Figure 3: Overview of the developed system.
Source: Harada Laboratory – https://www.dco.cce.i.kyoto-u.ac.jp/en/PL/PL_2024_08.html

Experiment Results: Beamforming and Spectrum Efficiency Validation

The system was tested under controlled conditions to evaluate beam alignment, throughput performance, and spectral efficiency using both CP-OFDM and the proposed UTW-OFDM scheme.

UTW-OFDM Spectrum Efficiency Evaluation

To mitigate the out-of-band emissions (OOBE) inherent in CP-OFDM, the research team developed UTW-OFDM (Ultra-Time Window OFDM).

• It applies waveform shaping over extended time windows to effectively suppress spectral leakage and reduce interference to adjacent bands.
• Experimental results confirm that UTW-OFDM significantly reduces OOBE and enhances spectrum utilization compared to CP-OFDM.

Figure 5: Overview of UTW-OFDM Scheme
Source: Harada Laboratory – https://www.dco.cce.i.kyoto-u.ac.jp/en/PL/PL_2024_08.html

mmWave Communication Performance Test

Environment: Anechoic chamber
Distance: 9 meters between base station and terminal
Bandwidth: 50 MHz

Key Results:

• Max downlink (BS → UE): 50 Mbps
• Max uplink (UE → BS): 38.2 Mbps
• 0° alignment achieved peak throughput.
• ±15° offset caused notable performance drop.
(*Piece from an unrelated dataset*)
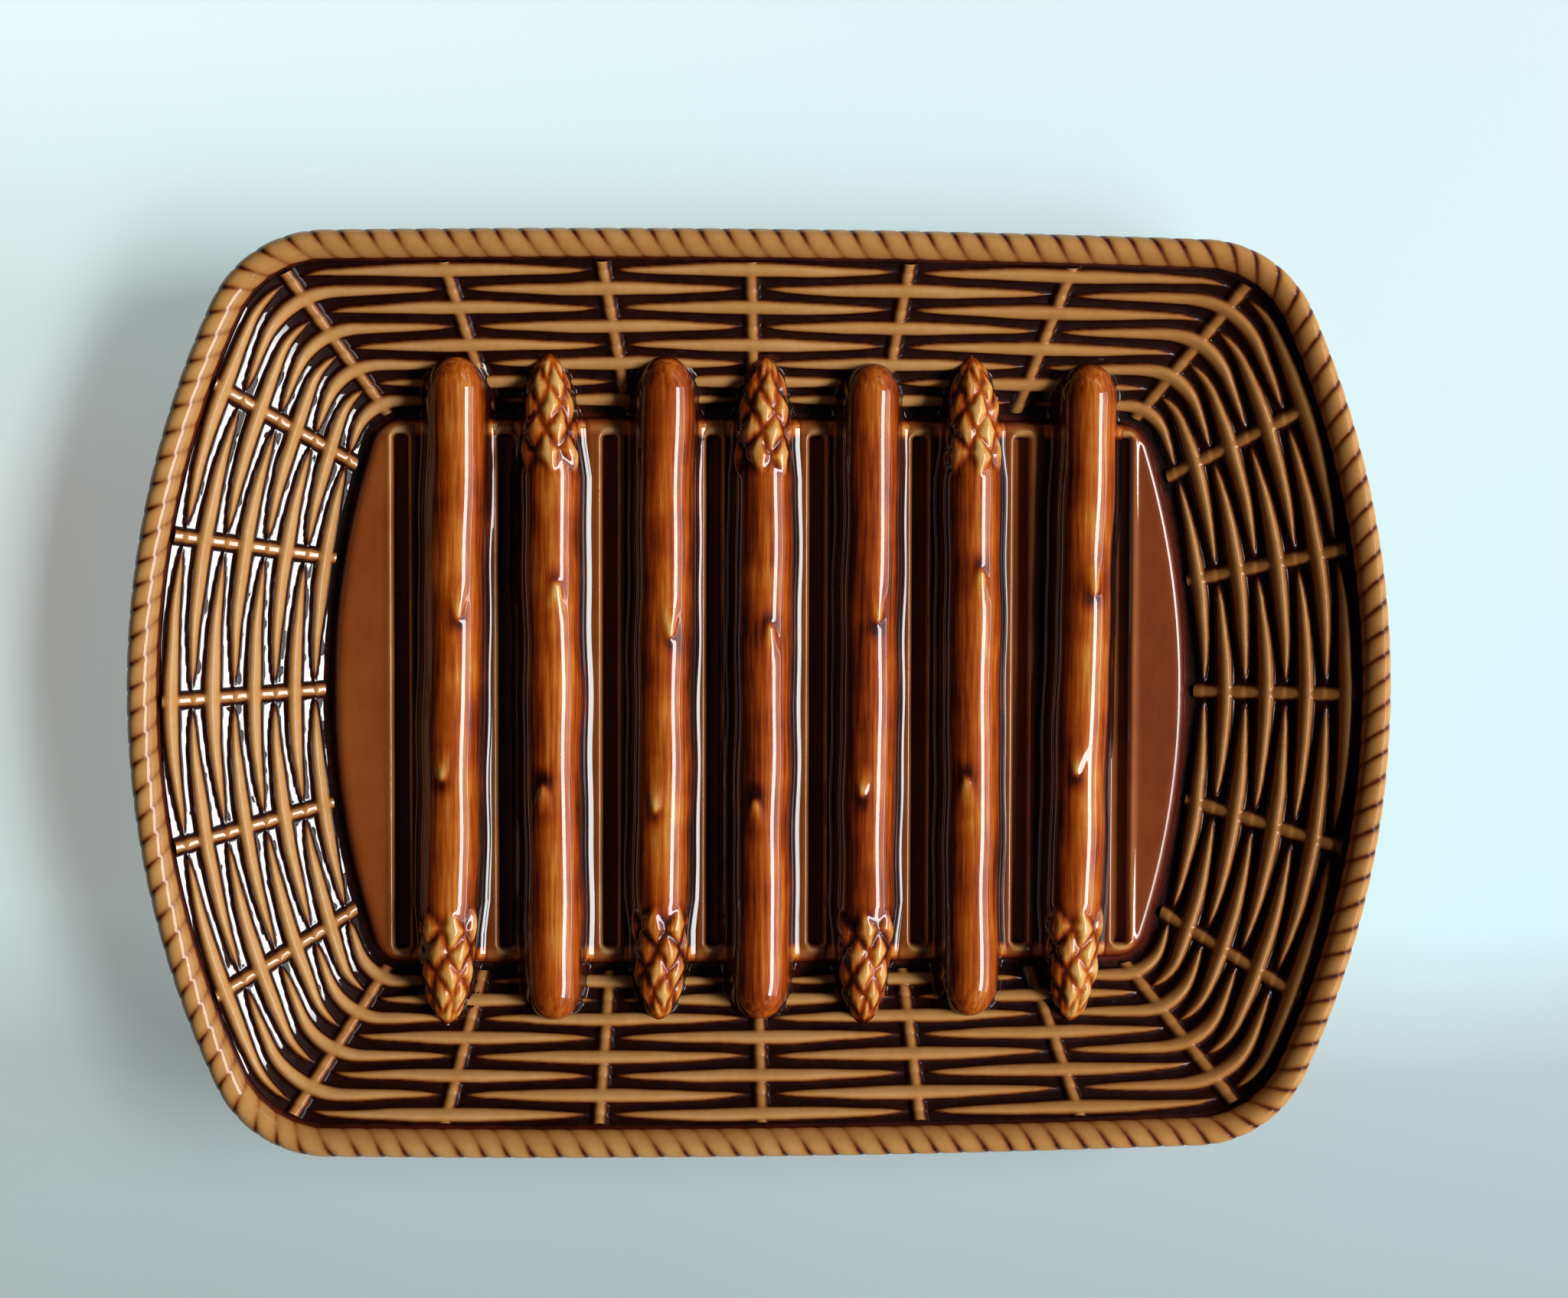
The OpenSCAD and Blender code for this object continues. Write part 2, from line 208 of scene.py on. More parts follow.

Figure 4: Relationship between antenna directivity and data rate of base stations and terminals (Top: directivity of the transmit antenna beam of the base station/ Bottom: directivity of the receiving antenna beam of the terminal)
Source: Harada Laboratory – https://www.dco.cce.i.kyoto-u.ac.jp/en/PL/PL_2024_08.html

Conclusion: TMYTEK Enables Practical and Scalable mmWave 5G Prototyping

The research team implementation demonstrates that TMYTEK’s 5G/6G Testbeds, BBox and UDBox modules:

• Enable accurate beam tracking, essential for mmWave stability
• Lower the barrier to entry for local 5G R&D by simplifying testbed construction
• Support advanced waveform research, such as UTW-OFDM, for future 6G applications
• Provide a compact, flexible, and cost-effective mmWave Testbed adaptable to multiple scenarios

By integrating modular hardware with open-source SDR software, Harada’s Lab successfully validated a mmWave 5G system that can adapt to future communication demands. TMYTEK’s contributions were crucial in realizing a scalable test environment that accelerates research in next-generation wireless technologies.